Putnam remarried twice after Earhart was declared dead in 1939. He moved to Inyo County, Whitney Portal and then to own and operate the Stovepipe Wells resort  in Death Valley and died in 1950 of kidney failure.

Bea Noonan- she used Bea as her first name - ran a beauty shop in the San Francisco Bay region but later met a wealthy widower aboard a steamship returning from Hawaii. She became known in Santa Barbara as an expert of growing and cross-breeding orchids. Her mansion is where she received Goerner to give permission to disinter a grave in Saipan. Goerner attended the University of California, Santa Barbara and knew about the orchid lady, but did not know her significance. Fred Noonan was declared dead in 1938.

Fred Goerner retired from CBS news and died in 1994.

Betty Klenck, developed a close relationship with Tighar researchers and lived until 2014.

Mabel Larremore died in Vermont in 2008.

Her son , George, died in Idaho in 1985.

Source notes:


Books: Last Flight, Amelia Earhart, published 1937, Harcourt, Brace and Company, New York. Arranged by Earhart’s husband, George Palmer Putnam. Earhart’s voice shows through clearly. She sent letters, and telegrams to Putnam during her adventure. It does not have an ending.

Japan’s Islands of Mystery, Willard Price.

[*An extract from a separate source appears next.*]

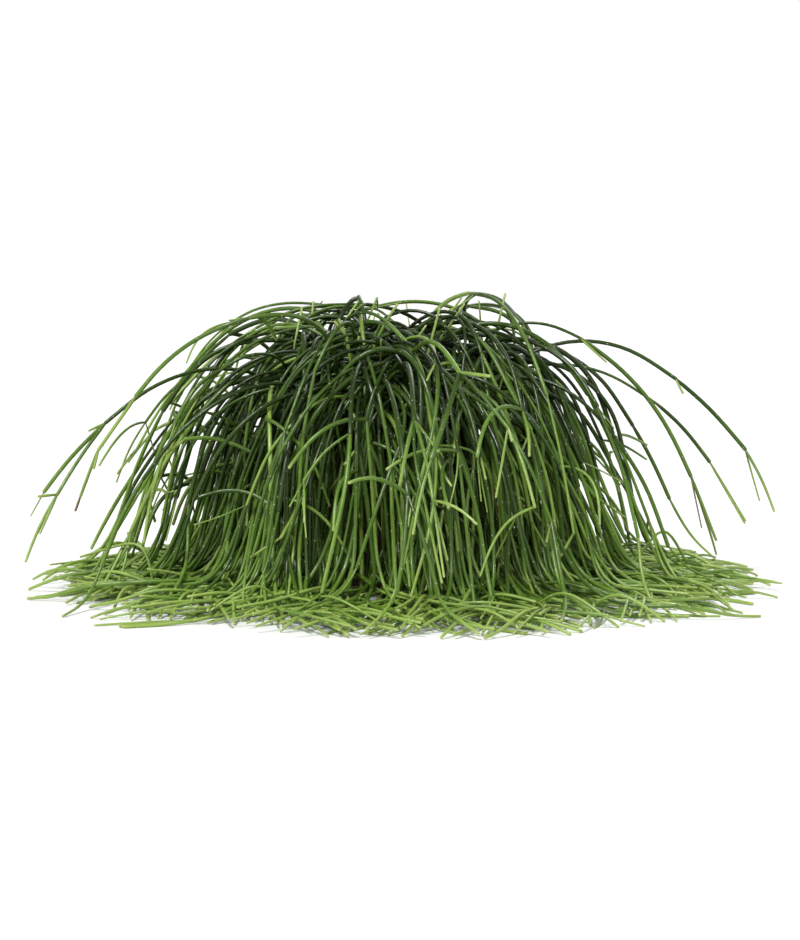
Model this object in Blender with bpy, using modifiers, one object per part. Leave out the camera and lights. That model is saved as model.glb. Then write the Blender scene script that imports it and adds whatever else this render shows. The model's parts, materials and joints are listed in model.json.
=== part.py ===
"""A mistletoe cactus in a plain plastic pot.

The pot stands on its base. Slender round stems rise from the potting mix, arch over the rim on every side, fork at
their joints, hang down to the surface that the pot stands on, and lie along it.

Units are metres and +Z is up. The origin is the centre of the underside of the pot, and -Y is the front.
"""

import math
import random

import bmesh
import bpy
from mathutils import Matrix, Vector

# The pot
POT_HEIGHT = 0.115
RIM_RADIUS = 0.065
COLLAR_HEIGHT = 0.018
COLLAR_STEP = 0.0028
BASE_RADIUS = 0.046
POT_WALL = 0.0018
POT_FLOOR = 0.0030
EDGE = 0.0012
POT_STEPS = 40
DRAIN_HOLES = 6
DRAIN_RADIUS = 0.0045
DRAIN_CIRCLE = 0.030
DRAIN_SIDES = 10

# The potting mix that fills the pot
MIX_LEVEL = 0.101
MIX_MOUND = 0.006
MIX_RELIEF = 0.0014
MIX_STEPS = 20
MIX_RINGS = (1.0, 0.75, 0.5, 0.25)
MIX_SEED = 7
GAP = 0.0004

# The stems: each spray is one stem from the mix, with all that forks from it
SPRAYS = 42
ROOT_CIRCLE = 0.042
ROOT_DEPTH = 0.014
STRAIGHT_ABOVE_MIX = 0.004
ORDERS = 4
STEM_RADIUS = (0.0023, 0.0021, 0.0019, 0.0017)
TIP_SHARE = 0.55
FACET_WIDTH = 1.25
HOLE_RADIUS = 0.0040
HOLE_SIDES = 5
STEP = 0.008
TOLERANCE = 0.0025
SUNK = 0.002
WELD = 0.00001
SEED = 4800

# How far the centre lines of two sprays keep apart, and from the pot
CLEAR = 0.0066
MARGIN = 0.0004
SAMPLE = 0.003
MOST_BENDS = 30
MOST_TRIES = 8

# The surface, and how a stem comes down on it
LYING_LEVEL = STEM_RADIUS[0] * FACET_WIDTH + 0.0006
PILE_HEIGHT = 0.045
PILE_SPREAD = 0.2
LANDING_RADIUS = (0.030, 0.065)
LEVEL_PULL = 0.10
TURN_BACK = 12.0

# How stems grow. An angle is in degrees, a sag or a swing in radians of bend per metre. What follows EDGE is added
# in proportion to how far out the stem starts, up to all of it at the outermost roots or at the crown's edge.
FIRST_LEAN = (0, 9)
EDGE_FIRST_LEAN = 30
FIRST_LENGTH = (0.096, 0.136)
EDGE_FIRST_LENGTH = -0.040
FIRST_SAG = 2.0
EDGE_FIRST_SAG = 3.0
VEER = 28
CROWN_EDGE = 0.09
ARCH_LEAN = (30, 72)
EDGE_ARCH_LEAN = 20
ARCH_FAN = 360
EDGE_ARCH_FAN = -150
ARCH_TURN = 110
EDGE_ARCH_TURN = -62
ARCH_LENGTH = (0.150, 0.200)
ARCH_SAG = (12, 22)
HANGING_LENGTH = (0.140, 0.115)
LENGTH_SHARE = (0.75, 1.2)
HANGING_SAG = (5, 12)
HANGING_FAN = (0.5, 1.0)
HANGING_VEER = 0.16
HANGING_OUTWARD = (-0.04, 0.12)
STEEP = 0.2
SWING = (0.6, 7.5)
REACH = (0.13, 0.22)
BEYOND_REACH = 0.07
FRONT_RIGHT = Vector((0.55, -0.83, 0))
FRONT_RIGHT_REACH = 0.05
FEWER_FORKS = (2, 1, 1)
FEWER_SHARE = (0.55, 0.70, 0.80)
GOLDEN_ANGLE = math.pi * (3 - math.sqrt(5))
DOWN = Vector((0, 0, -1))
UP = Vector((0, 0, 1))

POT_COLOUR = (0.115, 0.028, 0.016)
MIX_COLOUR = (0.045, 0.028, 0.018)
STEM_COLOUR = (0.085, 0.190, 0.040)


class Thicket:
    """The room that grown stems take up, as points along their centre lines, sorted into cubes of one clearance."""

    def __init__(self):
        self.cubes = {}

    def cube_of(self, point):
        return tuple(math.floor(value / CLEAR) for value in point)

    def add(self, path, owner):
        for _, _, point in samples_of(path):
            self.cubes.setdefault(self.cube_of(point), []).append((owner, point))

    def push_on(self, point, owner):
        """The shortest move that takes the point clear of the other sprays, or None where it is clear."""
        x, y, z = self.cube_of(point)
        nearest, away = CLEAR, None
        for i in (x - 1, x, x + 1):
            for j in (y - 1, y, y + 1):
                for k in (z - 1, z, z + 1):
                    for other, spot in self.cubes.get((i, j, k), ()):
                        if other != owner and (point - spot).length < nearest:
                            nearest, away = (point - spot).length, point - spot
        if away is None:
            return None
        if point.z < PILE_HEIGHT:
            away = Vector((away.x, away.y, 0)) * PILE_SPREAD + UP * (abs(away.z) + MARGIN)
        return away.normalized() * (CLEAR - nearest + MARGIN)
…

Published 1944, John Day and Company, New York. Price was a notable childrens' book author of exotic adventure stories. He lived in Tokyo for several years before the war with Japan.

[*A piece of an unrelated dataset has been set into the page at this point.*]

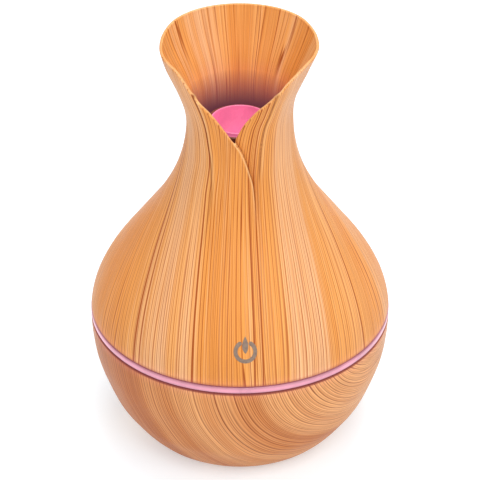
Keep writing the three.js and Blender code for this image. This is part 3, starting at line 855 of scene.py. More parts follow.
@dataclass(frozen=True)
class Moulded:
    """Moulded plastic, rubber or silicone: spark-eroded texture, cloudy tone and lighter rubbed scuffs."""

    name: str
    colour: Colour
    roughness: float = 0.5
    texture: float = 2600.0
    depth: float = 0.00003
    variation: float = 0.12
    coat: float = 0.0
    subsurface: float = 0.0

    def material(self) -> bpy.types.Material:
        """Builds the material.

        Returns:
            The material.
        """
        s = Shader(self.name)
        cloud = s.noise(s.place(), 55.0, 4.0)
        low = tuple(c * (1 - self.variation) for c in self.colour)
        high = tuple(min(1.0, c * (1 + self.variation)) for c in self.colour)
        colour = s.ramp(cloud, [(0.32, low), (0.68, high)])
        scuff = s.span(s.noise(s.stretched(s.place(), (1.0, 1.0, 9.0)), 240.0, 5.0), 0.62, 0.74)
        lighter = tuple(min(1.0, c * 1.12 + 0.02) for c in self.colour)
        s.fix(Base_Color=s.mix(s.math("MULTIPLY", scuff, 0.5), colour, lighter))
        rough = s.math("ADD", s.span(cloud, 0.3, 0.7, self.roughness * 0.85, self.roughness * 1.1),
                       s.math("MULTIPLY", scuff, 0.08))
        s.fix(Roughness=rough, Coat_Weight=self.coat, Coat_Roughness=0.2)
        s.fix(Subsurface_Weight=self.subsurface, Subsurface_Scale=0.002)
        s.bumped(s.noise(s.place(), self.texture, 2.0), self.depth)
        return s.material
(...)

He also finagled a year-long stay in the Japanese mandate Islands around 1935.

Daughter of the Sky, Paul Briand Jr. published 1960 by Duel, Sloan and Pearce, New York. This is a serviceable biography of Amelia Earhart. He speculated that Earhart had been captured in Saipan, based entirely on Akiyama’s sighting. Briand was an English teacher at the West Point and U.S. Airforce academies. This book is weak on aerial navigation techniques.

The Search for Amelia Earhart, Fred Goerner, published 1966, Doubleday and Company, New York.
 The bestselling narrative of the search into the fate of the expedition. A reviewer noted it reads like a regimental history and it does at times because it deals with hundreds of characters Goerner interviewed.